Staying in rest areas can be illegal and it maybe dangerous.

Gary


----------



## doko (May 2, 2005)

JMHO

but it seems like parking in a big empty wal mart parking lot would be a lot more dangerous than a busy rest stop.

What do other people do along the way??


----------



## Oregon_Camper (Sep 13, 2004)

I would have to disagree. Wal-Mart tends to have surveillance cameras and their parking lots have lights.

Rest areas do not offer either of these and have a LOT of traffic coming through all at times of the day/night.

Just my 2c


----------



## Fire44 (Mar 6, 2005)

Most of the 24 hour Wal Marts have some kind of security. Most of the rest stops on the interstates seem to be in the middle of nowhere and the police coverage can be sparse. Alot of the rest areas may have limited lighting and all kinds of people coming and going. The Wal Marts will have better lighting and are at least close to a town so the police coverage will be better. Also most Wal Marts have security cameras and the bad guys know that. I would not stay in the rest areas just because of the safety aspect.

Gary


----------



## doko (May 2, 2005)

having done neither - Wal Mart overnight or rest stop overnight -cant speak from experience.

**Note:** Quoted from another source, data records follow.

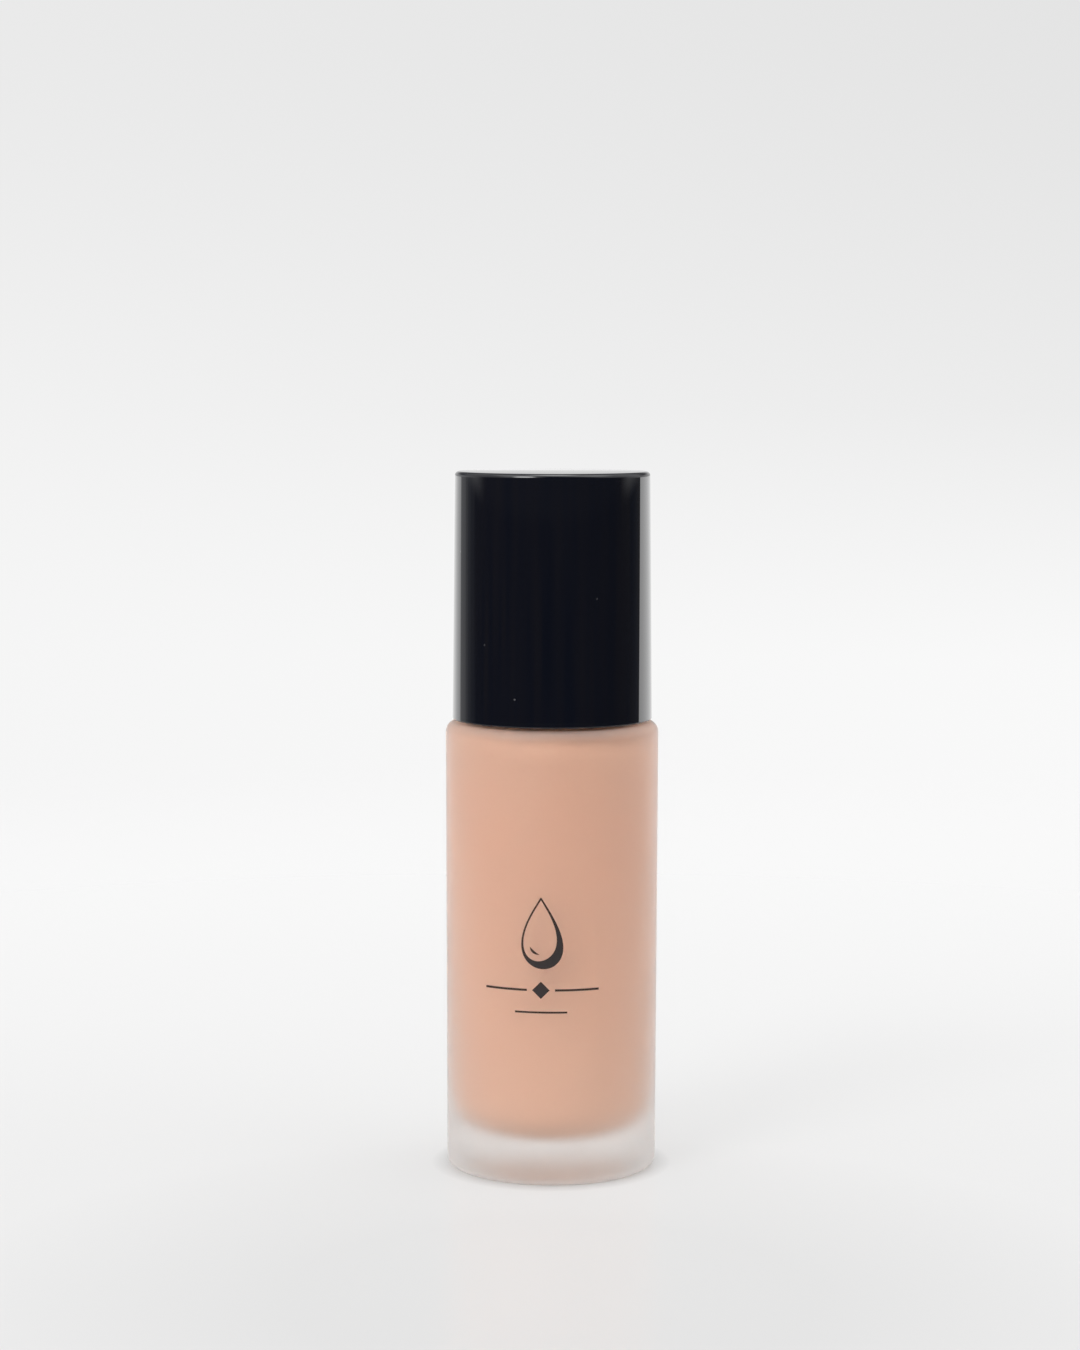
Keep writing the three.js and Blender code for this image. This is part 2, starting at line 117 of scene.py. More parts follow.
HEAD_WALL = 1.0
HEAD_TOP = 1.4  # how thick the button's and the overcap's tops are
NOZZLE_Z = (bottom("nozzle_insert") + top("nozzle_insert")) / 2
NOZZLE_RADIUS = reach("nozzle_insert")
NOZZLE_REACH = -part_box("nozzle_insert")[0].y / MM


# ---- Mesh helpers ----


def rounded(corners, closed=False, steps=7):
    """An outline of corners (radius, z, fillet), with each fillet drawn as an arc."""
    points = []
    count = len(corners)
    for i, (r, z, *rest) in enumerate(corners):
        corner = Vector((r, z))
        fillet = rest[0] if rest else 0
        if not fillet or (not closed and i in (0, count - 1)):
            points.append(corner)
            continue
        back = (Vector(corners[i - 1][:2]) - corner).normalized()
        ahead = (Vector(corners[(i + 1) % count][:2]) - corner).normalized()
        half = back.angle(ahead) / 2
        centre = corner + (back + ahead).normalized() * fillet / math.sin(half)
        start = corner + back * fillet / math.tan(half) - centre
        sweep = (math.pi - 2 * half) * math.copysign(1, ahead.cross(back))
        for k in range(steps + 1):
            points.append(centre + Matrix.Rotation(sweep * k / steps, 2) @ start)
    return points


def finished(name, bm, materials, sharp_deg=SHARP_DEG):
    """A smooth-shaded object in metres from a mesh in mm."""
    bmesh.ops.remove_doubles(bm, verts=bm.verts, dist=1e-5)
    bmesh.ops.recalc_face_normals(bm, faces=bm.faces)
    mesh = bpy.data.meshes.new(name)
    bm.to_mesh(mesh)
    bm.free()
    mesh.transform(Matrix.Scale(MM, 4))
    mesh.shade_smooth()
    mesh.set_sharp_from_angle(angle=math.radians(sharp_deg))
    piece = bpy.data.objects.new(name, mesh)
    bpy.context.scene.collection.objects.link(piece)
    for material in materials if isinstance(materials, (list, tuple)) else [materials]:
        mesh.materials.append(material)
    return piece


def turned_mesh(outline_at, segments, closed):
    """A mesh turned round Z. outline_at(share) gives the outline at each share of the turn."""
    bm = bmesh.new()
    rings = []
    for i in range(segments):
        angle = FRONT + TURN * i / segments
        x, y = math.cos(angle), math.sin(angle)
        rings.append([bm.verts.new((r * x, r * y, z)) for r, z in outline_at(i / segments)])
    count = len(rings[0])
    for i, ring in enumerate(rings):
        after = rings[(i + 1) % segments]
        for j in range(count if closed else count - 1):
            k = (j + 1) % count
            corners = [ring[j], after[j], after[k], ring[k]]
            if ring[j].co.xy.length < 1e-6:
                corners.remove(after[j])
            if ring[k].co.xy.length < 1e-6:
                corners.remove(after[k])
            if len(corners) > 2:
                bm.faces.new(corners)
    return bm


def turned(name, corners, material, closed=True, segments=96, steps=6):
    """A piece turned from one outline. A closed one is a ring. An open one ends on the axis."""
    points = rounded(corners, closed, steps)
    return finished(name, turned_mesh(lambda share: points, segments, closed), material)


def thread_section(share, wall, height, start_z, points=9):
    """A thread's section on a straight wall. height is negative where it stands inwards."""
    z = start_z + share * THREAD_PITCH
    full = min(1, min(share, 1 - share) / THREAD_RUN_OUT)
    section = []
    for k in range(points):
        across = 2 * k / (points - 1) - 1  # -1 at the foot's low edge, 1 at its high edge
        rise = min(1, (1 - abs(across)) / (1 - THREAD_CREST / THREAD_FOOT))
        rise = rise * rise * (3 - 2 * rise)  # rounds the root and the crest
        section.append((wall + height * full * rise, z + across * THREAD_FOOT / 2))
    return section


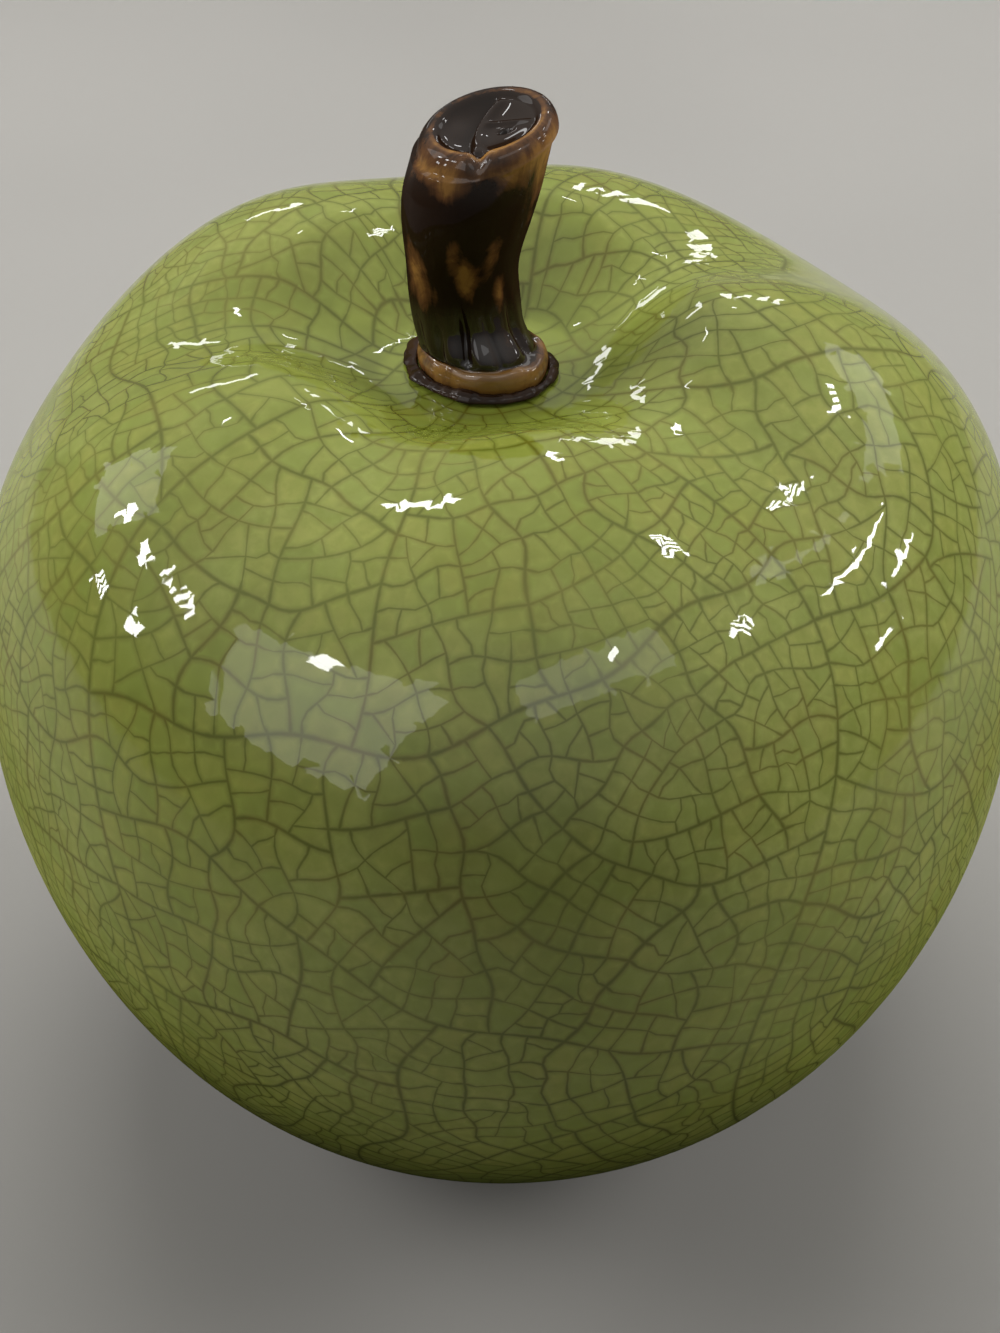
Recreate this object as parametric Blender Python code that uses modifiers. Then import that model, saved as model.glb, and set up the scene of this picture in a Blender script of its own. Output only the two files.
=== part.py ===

If I stay at a Wal Mart - anyone know of one near the PA turnpike at Hickory Run.??


----------



## HootBob (Apr 26, 2004)

Cracker Barrel will also let you spend the night and a great place to eat in the morning
We did it when we drove to Florida.
It was a little sticky at night though.
Don


----------



## BigBadBrain (Aug 26, 2004)

Rest stop 'camping' rules vary by state. Most say no more than 8 hours stops (in my experience) before moving on. I know many truck drivers who stay for extended naps in the rest stops. Not sure how State Police/Patrol would view it if you are in a camper - might think of it differently than a trucker trying to get a little sleep on the road.


----------



## Fire44 (Mar 6, 2005)

Go to any Wal Mart and pick up thier Road Atlas. Make sure it says Wal Mart on it because in the back of the atlas is a listing of every Wal Mart/Sams Clubs with what services they offer. We carry one in our tow vehicle at all times, when you are traveling and need something you can normally find it at Wal Mart.

Gary


----------



## Y-Guy (Jan 30, 2004)

We've boondocked at Camping World before, just pull in late and leave early at places that allow it and of course if you can go shopping! Many Wal-Marts allow boondocking for a night, but many are being forced to stop it due to local pressure. Just go to WalMart.com go to the bottom left and enter a zip code of where you plan to stop over, find a store close to your highway and call ahead to see if they allow boondocking.


----------



## vdub (Jun 19, 2004)

I have no personal experience with rest stop camping, but I have been told by someone who would definitly know, that it is very dangerous. Lots of drug deals and hooking goes on at the rest stops at night and there is very little police activity. I think I would rather pay the $20 or find a Wal-Mart, CrackerBarrel, or Elks. In a pinch, I would stay at a manned weigh station if they would let me -- they probably wouldn't and it would be noisey anyway.


----------



## Not Yet (Dec 13, 2004)

Florida does not allow overnite parking in the walmarts or the rest stops. However we stopped in a rest on I 4 and the all night security that was walking the parking lot said that most of the security guards would not push a camping family out. All of the walmarts have posted signs but I have also seen a few campers parked at the outer limits. As with many things what the signs say and what reality is are often different.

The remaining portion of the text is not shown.